::: RECORDS SHOWN

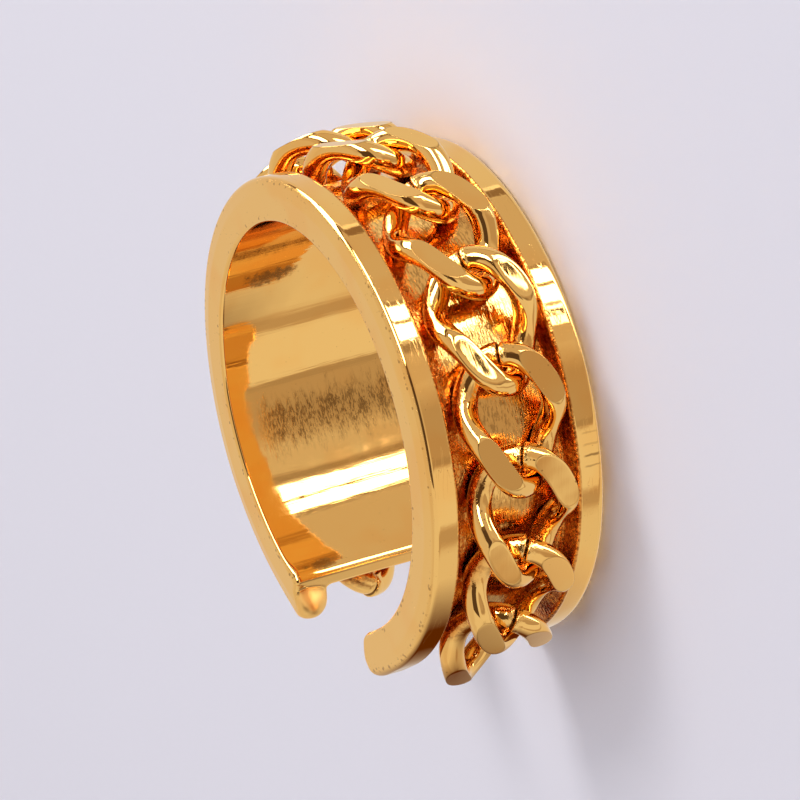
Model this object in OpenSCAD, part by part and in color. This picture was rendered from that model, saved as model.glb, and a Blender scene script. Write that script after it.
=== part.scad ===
// Chain link ring: an open band with a channel round its outside, and a curb chain of
// interlocked wire links that lies in the channel and stands a little proud of the rims.
// The ring lies on its side. The origin is the centre of the finger hole, half way along it,
// +Z runs along the hole's axis, and the opening of the band faces -Y.

/* [Band] */
// Inside diameter of the band
bore_d = 18.1; // [16:0.1:20]
// Width of the band along the finger
band_w = 8.3; // [8:0.1:9.6]
// Thickness of the wall under the chain
web_t = 0.95; // [0.8:0.05:1.4]
// Height of each rim above the floor of the channel
rim_h = 1; // [0.7:0.05:1.4]
// Width of each rim at its lip
rim_w = 1.35; // [1:0.05:1.5]
// Angle of the opening between the two ends of the band
gap_angle = 41; // [34:1:60]

/* [Edges of the band] */
// How far the bevel of each side face runs in from the rim
bevel_w = 0.75; // [0.3:0.05:1]
// How much that bevel drops
bevel_h = 0.12; // [0.05:0.01:0.25]
// Radius of the lips of the rims
lip_r = 0.12; // [0.05:0.01:0.25]
// Radius of the edges of the finger hole
bore_edge_r = 0.15; // [0.05:0.01:0.3]
// How much wider each rim is at its root than at its lip
rim_draft = 0.12; // [0:0.01:0.2]
// Radius of the corner between a rim and the floor of the channel
root_r = 0.2; // [0.1:0.01:0.3]
// Radius of the corners at the ends of the band, seen along the finger
end_r = 0.35; // [0.1:0.05:0.4]

/* [Chain] */
// Number of links
link_count = 14; // [13:1:15]
// Diameter of the round wire
wire_d = 1.09; // [0.95:0.01:1.15]
// Clearance between the chain and the rim on each side
side_gap = 0.34; // [0.25:0.01:0.5]
// How far the chain lies to one side of the middle of the channel
side_shift = -0.08; // [-0.15:0.01:0.15]
// Clearance between the links and the floor of the channel
floor_gap = 0.05; // [0.03:0.01:0.15]
// Free play of one link in the next, along the chain
end_play = 0.26; // [0.15:0.01:0.4]
// Height beyond the wire's own radius at which a leg passes over the next link
leg_lift = 0.135; // [0.1:0.005:0.2]
// Length over which a leg turns from its middle to its full twist
twist_run = 1.25; // [0.9:0.05:2]
// Fullness of a link's oval, from 2 for an ellipse to 3 for a rounded oblong
fullness = 2.12; // [2:0.02:2.6]
// How much of the crown of each leg is ground away to a flat outside
grind_out = 0.39; // [0.2:0.01:0.5]
// How much is ground away underneath, where the leg meets the floor
grind_in = 0.3; // [0.1:0.01:0.35]

/* [Lie of the chain] */
// Distance from the first end of the band to the first link
start_setback = 0.52; // [0.2:0.02:0.8]
// Distance from the last link to the other end of the band
end_setback = 0.12; // [0:0.02:0.8]
// Share by which the links bunch up towards the last one
bunch = 0.016; // [0:0.001:0.02]

/* [Hidden] */
link_names = [for (k = [1 : link_count]) str("link_", k < 10 ? "0" : "", k)];

// Radii and heights of the band
bore_r = bore_d / 2;
floor_r = bore_r + web_t;
rim_r = floor_r + rim_h;
face_z = -band_w / 2;
end_turn = gap_angle / 2;
opening_dir = -90;
cut_past = 1;
arc_steps = 4;
corner_fn = 48;
band_fn = 240;

// One link, in its own axes: x along the chain, y across it and z out from the finger
wire_r = wire_d / 2;
channel_w = band_w - 2 * rim_w;
link_half_w = channel_w / 2 - side_gap - wire_r;
link_sides = 16;
wire_sides = 6;
slope_step = 0.5;
search_step = 2;
axis_pull = 0.3;

// The chain's circle of link centres. Its radius leaves the ground underside just clear of
// the floor. The rise of a leg depends only a little on the pitch, so the pitch is worked
// out on a first guess of that circle and the rise follows from it.
guess_r = floor_r + wire_d;
pitch = chord_span(guess_r) / (link_count - 1);
link_half_l = (pitch + wire_d + end_play) / 2;
cross_at = pitch / 2;
twist = asin((wire_r + leg_lift) / oval_w(cross_at)) / twist_share(cross_at);
leg_rise = max([for (u = [0 : search_step : 90]) abs(centre_at(u).z)]);
crown_out = leg_rise + wire_r - grind_out;
crown_in = leg_rise + wire_r - grind_in;
centres_r = floor_r + floor_gap + crown_in;
first_turn = end_turn + half_link_turn(start_setback);
chain_turn = 360 - first_turn - end_turn - half_link_turn(end_setback);

// Length of the chain between its first and last link centres, on a circle of radius r
function chord_span(r) =
    ((360 - gap_angle) * PI / 180 * r - start_setback - end_setback - wire_d - end_play)
    * (link_count - 1) / link_count;

// Turn from an end of the band to the centre of the link nearest to it
function half_link_turn(setback) =
    (setback + link_half_l + wire_r) / centres_r * 180 / PI;

// Hyperbolic tangent: the twist runs quickly from one sign to the other, then holds
function tanh(x) = (exp(2 * x) - 1) / (exp(2 * x) + 1);

// Share of the full twist reached at a distance s from a link's middle
function twist_share(s) = tanh(s / twist_run) / tanh(link_half_l / twist_run);

// A power that keeps the sign of its base
function signed_pow(v, e) = sign(v) * pow(abs(v), e);

// Half width of the flat oval at a distance s from the link's middle
function oval_w(s) = link_half_w * pow(1 - pow(abs(s) / link_half_l, fullness), 1 / fullness);

// Point of the wire's centre line at the angle u: an oval, twisted along its length so that
// one leg rises and the other sinks towards each end
function centre_at(u) =
    let (s = link_half_l * signed_pow(cos(u), 2 / fullness),
         w = link_half_w * signed_pow(sin(u), 2 / fullness),
         turn = -twist * twist_share(s))
    [s, w * cos(turn), w * sin(turn)];

function unit(v) = v / norm(v);

// Direction of the wire at the angle u, from points a small step to either side
function wire_dir(u) = unit(centre_at(u + slope_step) - centre_at(u - slope_step));

// Direction square to the wire that points away from the link's middle, more across the
// link than along it, so that the wire's section turns evenly round the ends
function wire_side(u) =
    let (p = centre_at(u), t = wire_dir(u), o = [p.x * axis_pull, p.y, p.z])
    unit(o - (o * t) * t);

// The ground flats hold each height between the underside and the outside
function ground(p) = [p.x, p.y, max(-crown_in, min(crown_out, p.z))];

// Point of the wire's surface at the angle u round the link and v round the wire
function surface_at(u, v) =
    let (side = wire_side(u), up = cross(wire_dir(u), side))
    ground(centre_at(u) + wire_r * (cos(v) * side + sin(v) * up));

// Turn of link k round the band, counted from the middle of the opening
function link_turn(k) =
    let (t = k / (link_count - 1)) first_turn + chain_turn * (t + bunch * (t - t * t * t));

// Points on an arc about c, from angle a to angle b
function arc(c, r, a, b) =
    [for (i = [0 : arc_steps]) let (t = a + (b - a) * i / arc_steps) c + r * [cos(t), sin(t)]];

// Half of the band's section, from the finger hole round the lower rim to the channel floor:
// x is the distance from the axis, y the height
half_section = concat(
    arc([bore_r + bore_edge_r, face_z + bore_edge_r], bore_edge_r, 180, 270),
    [[rim_r - bevel_w, face_z]],
    arc([rim_r - lip_r, face_z + bevel_h + lip_r], lip_r, 270, 360),
    arc([rim_r - lip_r, face_z + rim_w - lip_r], lip_r, 0, 90),
    arc([floor_r + root_r, face_z + rim_w + rim_draft + root_r], root_r, 270, 180)
);
other_half = [for (i = [len(half_section) - 1 : -1 : 0])
    [half_section[i].x, -half_section[i].y]];

// Space cut away at one end of the band, drawn with that end along the x axis and the metal
// above it: what lies outside a circle that touches the end and a wall of the band
module corner_cut(wall_r, centre_r) {
    centre_x = sqrt(centre_r * centre_r - end_r * end_r);
    touch_y = wall_r * end_r / centre_r;
    near_x = wall_r < centre_r ? wall_r - cut_past : centre_x;
    far_x = wall_r < centre_r ? centre_x : wall_r + cut_past;
    difference() {
        translate([near_x, -cut_past]) square([far_x - near_x, touch_y + cut_past]);
        translate([centre_x, end_r]) circle(r = end_r, $fn = corner_fn);
    }
}

// Wedge of the opening, with the rounded corners of both ends
module opening() {
    reach = 2 * rim_r;
    translate([0, 0, face_z - cut_past]) linear_extrude(height = band_w + 2 * cut_past) {
        polygon([[0, 0],
            reach * [cos(opening_dir - end_turn), sin(opening_dir - end_turn)],
            reach * [cos(opening_dir + end_turn), sin(opening_dir + end_turn)]]);
        for (flip = [0, 1]) rotate(opening_dir) mirror([0, flip]) rotate(end_turn) {
            corner_cut(bore_r, bore_r + end_r);
            corner_cut(rim_r, rim_r - end_r);
        }
    }
}

// Open band with its two rims and the channel between them
module band() color("#dcae6c") difference() {
    rotate_extrude($fn = band_fn) polygon(concat(half_section, other_half));
    opening();
}

// One link, lying in the channel at its place in the chain
module link(k) color("#e2b673") {
    points = [for (i = [0 : link_sides - 1]) for (j = [0 : wire_sides - 1])
        let (p = surface_at(i * 360 / link_sides, (j + 0.5) * 360 / wire_sides))
        [centres_r + p.z, p.x, p.y]];
    faces = [for (i = [0 : link_sides - 1]) for (j = [0 : wire_sides - 1])
        let (i2 = (i + 1) % link_sides, j2 = (j + 1) % wire_sides)
        each [[i * wire_sides + j, i2 * wire_sides + j, i2 * wire_sides + j2],
              [i * wire_sides + j, i2 * wire_sides + j2, i * wire_sides + j2]]];
    translate([0, 0, side_shift]) rotate(opening_dir + link_turn(k))
        polyhedron(points, faces);
}

band();
for (k = [0 : link_count - 1]) link(k);
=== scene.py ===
# %% [markdown]
# The object is an open finger ring of gold-plated brass. A band with a channel round its
# outside carries a curb chain: short links of round wire, each twisted so that its two legs
# lean the same way, and ground flat on the outside. This script dresses the packed solids:
# it replaces the band and each link by a smooth surface of the same sizes, gives them a
# polished gold finish, and lights them on a pale table.

# %% Load the frame
from functools import reduce

import bmesh
import bpy
import numpy as np
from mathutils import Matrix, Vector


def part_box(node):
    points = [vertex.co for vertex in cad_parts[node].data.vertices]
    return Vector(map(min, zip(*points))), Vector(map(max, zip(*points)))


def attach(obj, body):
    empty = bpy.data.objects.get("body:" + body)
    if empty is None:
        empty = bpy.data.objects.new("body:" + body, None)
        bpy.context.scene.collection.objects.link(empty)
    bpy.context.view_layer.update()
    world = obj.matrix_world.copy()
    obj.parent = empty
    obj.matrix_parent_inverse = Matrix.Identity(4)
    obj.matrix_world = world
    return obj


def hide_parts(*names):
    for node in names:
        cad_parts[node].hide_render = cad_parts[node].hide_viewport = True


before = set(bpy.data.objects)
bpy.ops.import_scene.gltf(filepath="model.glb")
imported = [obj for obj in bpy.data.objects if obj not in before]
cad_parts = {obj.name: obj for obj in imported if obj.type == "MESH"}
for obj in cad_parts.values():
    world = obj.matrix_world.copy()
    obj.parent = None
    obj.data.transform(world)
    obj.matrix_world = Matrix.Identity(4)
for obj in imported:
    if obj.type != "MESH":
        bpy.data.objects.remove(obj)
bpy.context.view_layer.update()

print("nodes:", sorted(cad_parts))

# %% [markdown]
# Sizes are in millimetres, as in the part's source, and are turned into metres only when a
# mesh is made. The width and the outer radius of the band are read from the packed solids,
# so that the dressed ring can't drift away from them. The rest repeats the source's sizes.

# %% Sizes
MM = 0.001
band_low, band_high = (np.array(c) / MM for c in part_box("band"))
BAND_W = band_high[2] - band_low[2]
RIM_R = band_high[0]
FACE_Z = BAND_W / 2
BORE_R = 9.05
FLOOR_R = 10.0
RIM_W = 1.35
BEVEL_W = 0.75
BEVEL_H = 0.12
OPENING = np.radians(41.0)
LINKS = sum(name.startswith("link_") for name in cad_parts)
print(f"band {BAND_W:.2f} wide, rims {RIM_R:.2f} in radius, {LINKS} links")

# %% [markdown]
# The camera stands where the photo's camera stood, seen from the ring. Its place was found
# from the outlines of the rims and the bore: a long lens, 23 degrees above the plane of the
# near side face, and rolled, because the photo shows the ring upright while here it lies on
# its side. The roll keeps the picture the same and makes the table fill all of it.

# %% Camera
CAMERA_TURN = np.radians(25.75)
CAMERA_RISE = np.radians(23.1376)
CAMERA_ROLL = np.radians(105.1193)
CAMERA_AWAY = 299.10
PICTURE = 800.0
FOCAL_PIXELS = 6934.9
CENTRE_X, CENTRE_Y = 399.49, 404.52
SENSOR = 36.0
NEAREST, FARTHEST = 10.0, 20000.0


def add_object(name, data):
    """An object in the scene that holds data: a mesh, a light or a camera."""
    made = bpy.data.objects.new(name, data)
    bpy.context.scene.collection.objects.link(made)
    return made


def level_axes(turn, rise):
    """back points from the ring to a turn round it and a rise above the table: (cos rise
    cos turn, cos rise sin turn, sin rise). right is level and square to it."""
    back = np.array([np.cos(rise) * np.cos(turn), np.cos(rise) * np.sin(turn), np.sin(rise)])
    return back, np.array([-np.sin(turn), np.cos(turn), 0.0])


def aim(made, right, up, back, away):
    """Stands an object away mm from the ring along back, so that it faces the ring. Blender
    takes the matrix column by column."""
    matrix = np.eye(4)
    matrix[:3, :3] = np.stack([right, up, back], axis=1)
    matrix[:3, 3] = back * away * MM
    made.matrix_world = matrix.T.tolist()


def add_camera():
    """right and down are the level axes of the picture. Across and up are the same two,
    turned by the roll about the line of sight."""
    back, right = level_axes(CAMERA_TURN, CAMERA_RISE)
    down = np.cross(right, back)
    across = np.cos(CAMERA_ROLL) * right + np.sin(CAMERA_ROLL) * down
    up = np.sin(CAMERA_ROLL) * right - np.cos(CAMERA_ROLL) * down
    data = bpy.data.cameras.new("camera")
    data.sensor_width = SENSOR
    data.lens = FOCAL_PIXELS * SENSOR / PICTURE
    data.shift_x = (PICTURE / 2 - CENTRE_X) / PICTURE
    data.shift_y = (CENTRE_Y - PICTURE / 2) / PICTURE
    data.clip_start, data.clip_end = NEAREST * MM, FARTHEST * MM
    camera = add_object("camera", data)
    aim(camera, across, up, back, CAMERA_AWAY)
    bpy.context.scene.camera = camera
    return camera


camera = add_camera()
print(f"lens {camera.data.lens:.1f} mm, {CAMERA_AWAY:.0f} mm away")

# %% [markdown]
# Every piece is a grid of points worked out with numpy. Two helpers turn grids into meshes:
# one gives the four-cornered faces of a grid, which may close on itself in either direction,
# and one welds grids that share an edge and points all faces outwards.

# %% Faces of a grid
def grid_faces(rows, columns, closed_rows=False, closed_columns=False):
    """Corner numbers of the faces of a grid whose points are numbered row by row from zero.
    A closed direction joins its last line to its first."""
    i, j = np.meshgrid(np.arange(rows if closed_rows else rows - 1),
                       np.arange(columns if closed_columns else columns - 1), indexing="ij")
    i2, j2 = (i + 1) % rows, (j + 1) % columns
    corners = [i * columns + j, i2 * columns + j, i2 * columns + j2, i * columns + j2]
    return np.stack(corners, axis=-1).reshape(-1, 4)


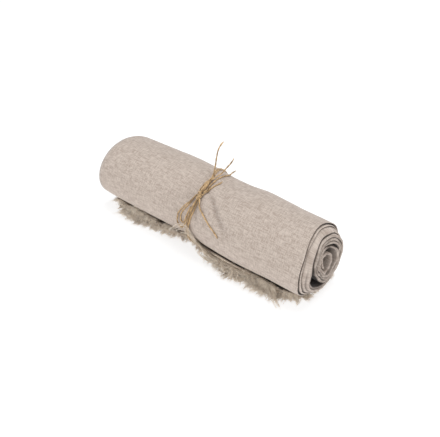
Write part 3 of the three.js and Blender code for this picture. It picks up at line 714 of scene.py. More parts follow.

::::::

### [WORK TO BE COMPLETED]
Each line from the start of the listing above through the line containing "band faces -Y." should be copied exactly, please, with no other lines added.

### [ANSWER TO THIS EXERCISE]
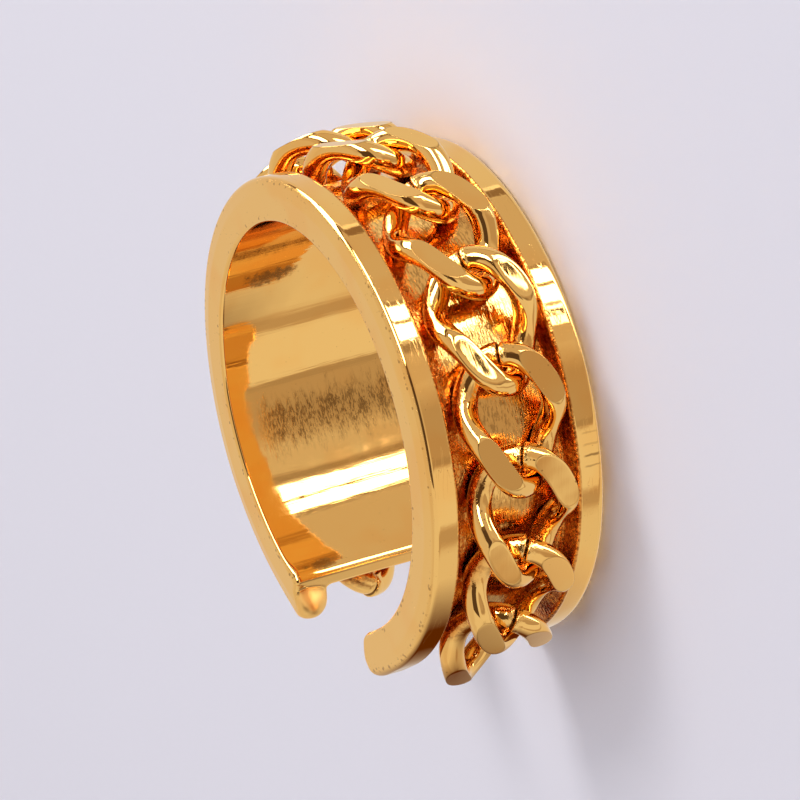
Model this object in OpenSCAD, part by part and in color. This picture was rendered from that model, saved as model.glb, and a Blender scene script. Write that script after it.
=== part.scad ===
// Chain link ring: an open band with a channel round its outside, and a curb chain of
// interlocked wire links that lies in the channel and stands a little proud of the rims.
// The ring lies on its side. The origin is the centre of the finger hole, half way along it,
// +Z runs along the hole's axis, and the opening of the band faces -Y.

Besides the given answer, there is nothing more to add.